I tried posting this the other day, but it seems to have vanished in the ether … the incipit of an item from Chicago Now:
Baseball has always been “America’s game.” Although football has begun challenging for the title. Because our democracy has its roots in ancient Greece, sports fans might wonder what the Greeks would have thought about this. OK, most sports fans could care a flying fig. But somehow I do.
Doggedly pursuing my wonderment, I found at least 12 football teams who use The Spartans in their name. Not a single one uses The Athenians. Stick with me here — think of this as your theme for your next tailgate party. The ancient Greek city of Sparta was the warrior state; Athens the philosophy state. Get the point? I mean, what team wants to grunt their way up to the line of scrimmage as philosophers?
When I mentioned this in my old history classes, the students wondered too. About their teacher! That’s when I would remind them, “Aha, but this is why we study history….” “What, to find out what dead Greeks think about this year’s season…!” Then came my coupe de grace’: “No, to find out how our yesterdays really do help shape our todays…” […]

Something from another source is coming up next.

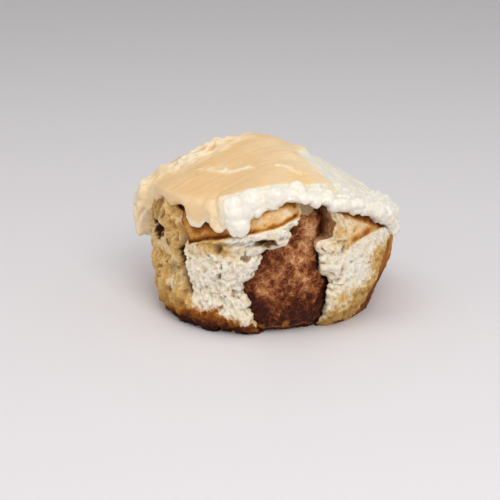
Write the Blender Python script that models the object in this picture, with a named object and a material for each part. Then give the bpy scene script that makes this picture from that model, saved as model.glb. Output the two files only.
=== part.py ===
"""A pan-baked cinnamon roll with frosting spread over its top.

The frame has +Z up, the middle of the roll's flat base near the origin, and -Y at the front.
Angles are in degrees round +Z, from 0 at the front through 90 on the right to 180 at the back.
Lengths are in millimetres until a point goes into a mesh, which is in metres.
"""

import math

import bmesh
import bpy

MM = 0.001

# How finely the two solids are cut: columns round the roll, and rows along each stretch of its profile.
COLUMNS = 90
FOOT_ROWS = 3
WALL_ROWS = 6
SHOULDER_ROWS = 3
CROWN_ROWS = 7
RIM_ROWS = 4
HEM_ROWS = 3

# A table gives one value for each of these angles, and a smooth closed curve runs through them.
TABLE_STEP = 30

# The bun. It rose higher in its middle, and higher on the left than on the right.
CROWN_HEIGHT = 57.5
CROWN_FULLNESS = 1.6
FOOT_ROUND = 9.0
SHOULDER_ROUND = 5.0
WALL_SWELL = 0.02
FOOT_RADIUS = (39.5, 38.5, 39.5, 40.5, 40.5, 40, 40, 41, 42.5, 43.5, 43.5, 42.5)
WALL_RADIUS = (45, 46, 47, 47.5, 47.5, 46, 45.5, 46.5, 47.5, 47, 46.5, 45.5)
SHOULDER_HEIGHT = (48, 46, 38, 34, 36, 40, 43, 44, 45, 43.5, 45.5, 46)

# The bare place at the front, where a neighbour in the pan took the outer turn of dough with it.
# Each edge is a torn line of (height, angle) pairs.
BARE_LEFT_EDGE = (
    (2, -8), (11, -9), (17, -13), (21, -13), (23, -8), (29, -5), (33, -2), (36, 7), (41, 9), (47, 12),
)
BARE_RIGHT_EDGE = ((1, 27), (11, 25.5), (17, 26.5), (23, 25), (29, 23), (35, 22), (38, 29), (43, 31))
BARE_DEPTH_AT_FOOT = 2.5
BARE_DEPTH_AT_TOP = 7.5
TORN_EDGE_WIDTH = 4.0

# The frosting: its thickness at the crown and at the rim, how far the rim stands out past the bun,
# and how low its hem hangs below the round of the bun's shoulder.
SEAT_GAP = 0.6
CROWN_FROSTING = 5.0
RIM_FROSTING = (7, 7, 6.5, 6.5, 6, 6, 6, 5.5, 5, 4.5, 4.5, 5)
RIM_OVERHANG = (2.5, 3.5, 3.5, 3.5, 3.5, 3.5, 3, 3, 3, 3.5, 2, 2)
HEM_DROP = (0.5, 0.5, 0.5, 2, 4, 4, 5, 4, 4, 3, 0.5, 1)
HEM_THICKNESS = 2.0
# Drips that hang below the hem: (middle angle, half width in degrees, length). A drip is wider than
# its half width by this share where it leaves the hem.
DRIPS = ((-16, 7, 6), (-98, 7, 13), (76, 8, 3), (128, 9, 5), (205, 9, 7))
DRIP_FLARE = 0.35

CRUMB_COLOUR = (0.84, 0.72, 0.50, 1.0)
CRUMB_ROUGHNESS = 0.8
FROSTING_COLOUR = (0.93, 0.86, 0.70, 1.0)
FROSTING_ROUGHNESS = 0.4


def clear_scene():
    for obj in list(bpy.data.objects):
        bpy.data.objects.remove(obj)


def smooth_step(value):
    """0 up to 0, 1 from 1 on, and a smooth S between them."""
    held = min(1.0, max(0.0, value))
    return held * held * (3 - 2 * held)


def around(table, angle):
    """The value at an angle, on a smooth closed curve through a table's values."""
    place = (angle % 360) / TABLE_STEP
    step = int(place)
    share = place - step
    before, start, end, after = (table[(step + k) % len(table)] for k in (-1, 0, 1, 2))
    slope_in = (end - before) / 2
    slope_out = (after - start) / 2
    bend = 2 * (start - end) + slope_in + slope_out
    return start + share * (slope_in + share * (end - start - slope_in - bend + share * bend))


def along(line, height):
    """The angle of a torn edge at a height, on straight runs between its points."""
    if height <= line[0][0]:
        return line[0][1]
    for (low, low_angle), (high, high_angle) in zip(line, line[1:]):
        if height <= high:
            return low_angle + (high_angle - low_angle) * (height - low) / (high - low)
    return line[-1][1]


def bare_depth(angle, height):
    """How far the bare place lies behind the outer turn: nothing outside its two torn edges."""
    turned = (angle + 180) % 360 - 180
    left = smooth_step((turned - along(BARE_LEFT_EDGE, height)) / TORN_EDGE_WIDTH)
    right = smooth_step((along(BARE_RIGHT_EDGE, height) - turned) / TORN_EDGE_WIDTH)
    rise = min(1.0, height / around(SHOULDER_HEIGHT, 0))
    return left * right * (BARE_DEPTH_AT_FOOT + (BARE_DEPTH_AT_TOP - BARE_DEPTH_AT_FOOT) * rise)


def crown_height(angle, share):
    """The bun's top over a share of the way from its middle to its shoulder."""
    fall = CROWN_HEIGHT - around(SHOULDER_HEIGHT, angle)
    return CROWN_HEIGHT - fall * share**CROWN_FULLNESS


def bun_wall(angle, height):
    """The wall's radius, less the bare place: it swells from the foot's round to the shoulder."""
    foot = around(FOOT_RADIUS, angle)
    wall = around(WALL_RADIUS, angle)
    swell = 1 - WALL_SWELL * (1 - smooth_step(height / around(SHOULDER_HEIGHT, angle)))
    turn = min(1.0, height / FOOT_ROUND)
    round_foot = foot + (wall * swell - foot) * math.sqrt(1 - (1 - turn) ** 2)
    return round_foot - bare_depth(angle, height)


def bun_foot(angle):
    """(radius, height) pairs round the foot."""
    pairs = []
    for row in range(FOOT_ROWS + 1):
        height = FOOT_ROUND * (1 - math.cos(math.pi / 2 * row / FOOT_ROWS))
        pairs.append((bun_wall(angle, height), height))
    return pairs


def bun_shoulder(angle):
    """(radius, height) pairs over the shoulder, from the wall to the crown."""
    top = around(SHOULDER_HEIGHT, angle)
    pairs = []
    for row in range(SHOULDER_ROWS + 1):
        turn = math.pi / 2 * row / SHOULDER_ROWS
        radius = bun_wall(angle, top - SHOULDER_ROUND) - SHOULDER_ROUND * (1 - math.cos(turn))
        pairs.append((radius, top - SHOULDER_ROUND * (1 - math.sin(turn))))
    return pairs


def bun_crown(angle):
    """(radius, height) pairs from the shoulder to the middle of the top."""
    edge_radius = bun_shoulder(angle)[-1][0]
    shares = [1 - row / CROWN_ROWS for row in range(1, CROWN_ROWS + 1)]
    return [(edge_radius * share, crown_height(angle, share)) for share in shares]


def drip_length(angle):
    """How far the drips hang at an angle: each is a round-ended tongue."""
    length = 0.0
    for middle, half_width, drop in DRIPS:
        away = abs((angle - middle + 180) % 360 - 180) / half_width
        length = max(length, drop * smooth_step(1 + DRIP_FLARE - away))
    return length


def hem_height(angle):
    """How high the frosting's lower edge is."""
    return around(SHOULDER_HEIGHT, angle) - SHOULDER_ROUND - around(HEM_DROP, angle) - drip_length(angle)


def wall_rows(angle, low, high, rows):
    """(radius, height) pairs up the bun's wall, from a low height to just under a high one."""
    heights = [low + (high - low) * row / rows for row in range(rows)]
    return [(bun_wall(angle, height), height) for height in heights]


def frosted_wall(angle):
    """The stretch of the bun's wall that the frosting hangs over. Both solids have these rows."""
    return wall_rows(angle, hem_height(angle), around(SHOULDER_HEIGHT, angle) - SHOULDER_ROUND, HEM_ROWS)


def bun_profile(angle):
    """The bun's half section at an angle, from the middle of its base to the middle of its top."""
    open_wall = wall_rows(angle, FOOT_ROUND, hem_height(angle), WALL_ROWS)[1:]
    return ([(0.0, 0.0)] + bun_foot(angle) + open_wall + frosted_wall(angle) + bun_shoulder(angle)
            + bun_crown(angle))


def frosting_top(angle):
    """(radius, height) pairs of the frosting's upper face, from its middle out to where it turns down."""
    edge = around(WALL_RADIUS, angle) - SHOULDER_ROUND
    pairs = []
    for row in range(CROWN_ROWS):
        share = row / (CROWN_ROWS - 1)
        thickness = CROWN_FROSTING + (around(RIM_FROSTING, angle) - CROWN_FROSTING) * share**2
        pairs.append((edge * share, crown_height(angle, share) + thickness))
    return pairs


def frosting_rim(angle):
    """(radius, height) pairs round the rim, from the upper face down to the hem."""
    inner, top = frosting_top(angle)[-1]
    outer = around(WALL_RADIUS, angle) + around(RIM_OVERHANG, angle)
    middle = around(SHOULDER_HEIGHT, angle) - SHOULDER_ROUND / 2
    pairs = []
    for row in range(1, RIM_ROWS + 1):
        turn = math.pi / 2 * row / RIM_ROWS
        pairs.append((inner + (outer - inner) * math.sin(turn), middle + (top - middle) * math.cos(turn)))
    hem = hem_height(angle)
    seat = bun_wall(angle, hem) + SEAT_GAP
    pairs.append((seat + HEM_THICKNESS, hem + HEM_THICKNESS))
    return pairs


def frosting_seat(angle):
    """(radius, height) pairs of the face that lies on the bun, from the hem in to the middle of the top."""
    wall = [(radius + SEAT_GAP, height) for radius, height in frosted_wall(angle)]
    shoulder = []
    for row, (radius, height) in enumerate(bun_shoulder(angle)):
        turn = math.pi / 2 * row / SHOULDER_ROWS
        shoulder.append((radius + SEAT_GAP * math.cos(turn), height + SEAT_GAP * math.sin(turn)))
    crown = [(radius, height + SEAT_GAP) for radius, height in bun_crown(angle)]
    return wall + shoulder + crown


def frosting_profile(angle):
    return frosting_top(angle) + frosting_rim(angle) + frosting_seat(angle)


def at(angle, pair):
    """The point in metres at an angle round the roll and a (radius, height) pair."""
    turn = math.radians(angle)
    radius, height = pair
    return (radius * math.sin(turn) * MM, -radius * math.cos(turn) * MM, height * MM)


def turned_solid(name, profile, rises):
    """A closed body from its half section at each angle. rises: the section runs from bottom to top."""
    angles = [360 * column / COLUMNS for column in range(COLUMNS)]
    sections = [profile(angle) for angle in angles]
    mesh = bpy.data.meshes.new(name)
    body = bmesh.new()
    first_pole = body.verts.new(at(0, sections[0][0]))
    last_pole = body.verts.new(at(0, sections[0][-1]))
    rings = []
    for row in range(1, len(sections[0]) - 1):
        rings.append([body.verts.new(at(angle, section[row])) for angle, section in zip(angles, sections)])
    for column in range(COLUMNS):
        after = (column + 1) % COLUMNS
        body.faces.new((first_pole, rings[0][after], rings[0][column]))
        body.faces.new((last_pole, rings[-1][column], rings[-1][after]))
        for low, high in zip(rings, rings[1:]):
            body.faces.new((low[column], low[after], high[after]))
            body.faces.new((low[column], high[after], high[column]))
    if not rises:
        bmesh.ops.reverse_faces(body, faces=body.faces)
    body.to_mesh(mesh)
    body.free()
    mesh.shade_smooth()
    solid = bpy.data.objects.new(name, mesh)
    bpy.context.scene.collection.objects.link(solid)
    return solid


def coloured(solid, name, colour, roughness):
    """Gives a solid its own plain material."""
    material = bpy.data.materials.new(name)
    material.use_nodes = True
    shader = material.node_tree.nodes["Principled BSDF"]
    shader.inputs["Base Color"].default_value = colour
    shader.inputs["Roughness"].default_value = roughness
    shader.inputs["Metallic"].default_value = 0.0
    solid.data.materials.append(material)


def main():
    clear_scene()
    bun = turned_solid("bun", bun_profile, rises=True)
    coloured(bun, "baked_dough", CRUMB_COLOUR, CRUMB_ROUGHNESS)
    frosting = turned_solid("frosting", frosting_profile, rises=False)
    coloured(frosting, "frosting", FROSTING_COLOUR, FROSTING_ROUGHNESS)


main()
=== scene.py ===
# %% [markdown]
# # A torn cinnamon roll under thick frosting
#
# A cinnamon roll is one strip of dough. It is spread with cinnamon and sugar, coiled up, and baked in a
# pan, packed against its neighbours. This one was pulled from a corner of the pan. Its front and its left
# side tore where they had grown onto other rolls, and at the front the outer turn of dough stayed behind
# with its neighbour, so the cinnamon on the turn below is bare. Then it was frosted.
#
# The lesson makes two pieces around a fixed frame. `torn_bun` stands for the frame's solid `bun`, and
# `spread_frosting` stands for `frosting`. Both are grids of points worked out with numpy, because torn
# crumb and spread frosting follow rules that are easy to say in numbers (how deep, how wide, how rough) and
# would be slow to model by hand.

# %% Load the frame
import itertools
import math

import bpy
import numpy as np
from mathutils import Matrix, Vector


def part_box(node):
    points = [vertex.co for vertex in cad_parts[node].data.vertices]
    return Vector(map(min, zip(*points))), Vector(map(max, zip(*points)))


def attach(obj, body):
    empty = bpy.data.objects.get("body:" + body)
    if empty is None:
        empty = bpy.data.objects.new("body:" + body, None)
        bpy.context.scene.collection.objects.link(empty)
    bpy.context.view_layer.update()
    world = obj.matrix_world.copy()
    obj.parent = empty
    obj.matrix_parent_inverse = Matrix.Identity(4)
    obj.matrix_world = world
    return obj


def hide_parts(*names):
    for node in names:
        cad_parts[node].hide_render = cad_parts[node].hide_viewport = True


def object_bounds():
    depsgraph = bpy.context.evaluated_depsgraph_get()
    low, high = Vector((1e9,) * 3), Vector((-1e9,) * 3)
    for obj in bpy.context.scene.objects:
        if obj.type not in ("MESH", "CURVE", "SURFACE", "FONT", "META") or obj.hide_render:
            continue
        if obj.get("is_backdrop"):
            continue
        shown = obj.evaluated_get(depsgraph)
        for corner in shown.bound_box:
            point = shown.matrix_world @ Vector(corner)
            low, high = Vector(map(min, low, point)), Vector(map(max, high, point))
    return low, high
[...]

… which is all fine and good, but what I’ve always wondered is why “Trojans” seems to be such a common name for sports teams — including my high schools (William Aberhart) — and certain prophylactic devices. Sure they held out for ten years, but eventually their defense failed and they were utterly wiped out; not exactly what a sports team (or prophylactic) would be promoting. Roman names like Gladiator seems to be a bit more appropriate … fierce fighters and ultimately the crowd decides who lives or dies (home field advantage?) …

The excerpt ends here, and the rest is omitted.